Nott Ltd. of Farmington, N.M., has been approved by Copperweld Bimetallics LLC, to distribute the Copperweld brand of grounding wire.

This wire has been used in the electric utility industry for many years and just now comes to broadcasting.

Standard Copperweld wire is not annealed, making it springy to deal with. However, this ground wire is soft drawn and handles and bends just like pure copper. It can also be silver soldered like pure copper.

Tests indicate that erosion may occur at the ends of buried wires, but go no more than two wire diameters into the metal. In the case of #10 wire, this is less than 1/4-inch.

We’ve seen the tremendous rise in the price of copper. A few years ago, it was about 65 cents a pound, and took a leap last year to more than $4; the price has now stabilized somewhere above $3/pound, with the price changing daily. The increased worldwide demand demonstrates the price won’t be coming down any time soon.

The rise in pricing also means than copper thieves are looking for copper in all forms including AM ground systems.
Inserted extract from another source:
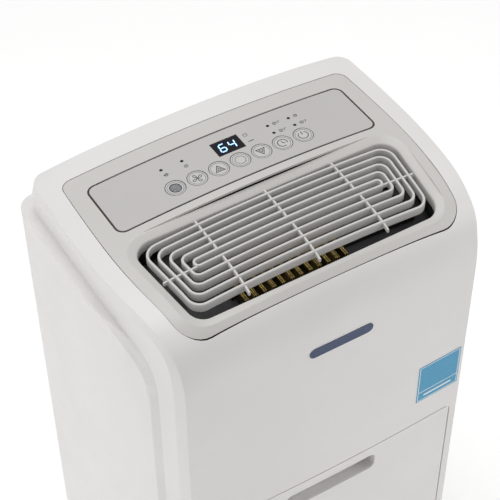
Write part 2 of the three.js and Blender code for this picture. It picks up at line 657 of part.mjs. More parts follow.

The folks at Copperweld Bimetallics say that many copper thieves now carry magnets with them, so when they put the magnet onto your radial wire if it sticks, they won’t bother it.

If the Copperweld is stolen, the first time thieves try to sell it as copper scrap, the dealer will turn them down because it’s mostly steel, which has little scrap value. Recall that RF current travels only on the outer surface of a wire, due to skin effect, so most of your current will be flowing in the outer copper skin. Bending the wire into a sharp radius does not cause the copper skin to crack. Wrap it as tight as you like, then silver solder it.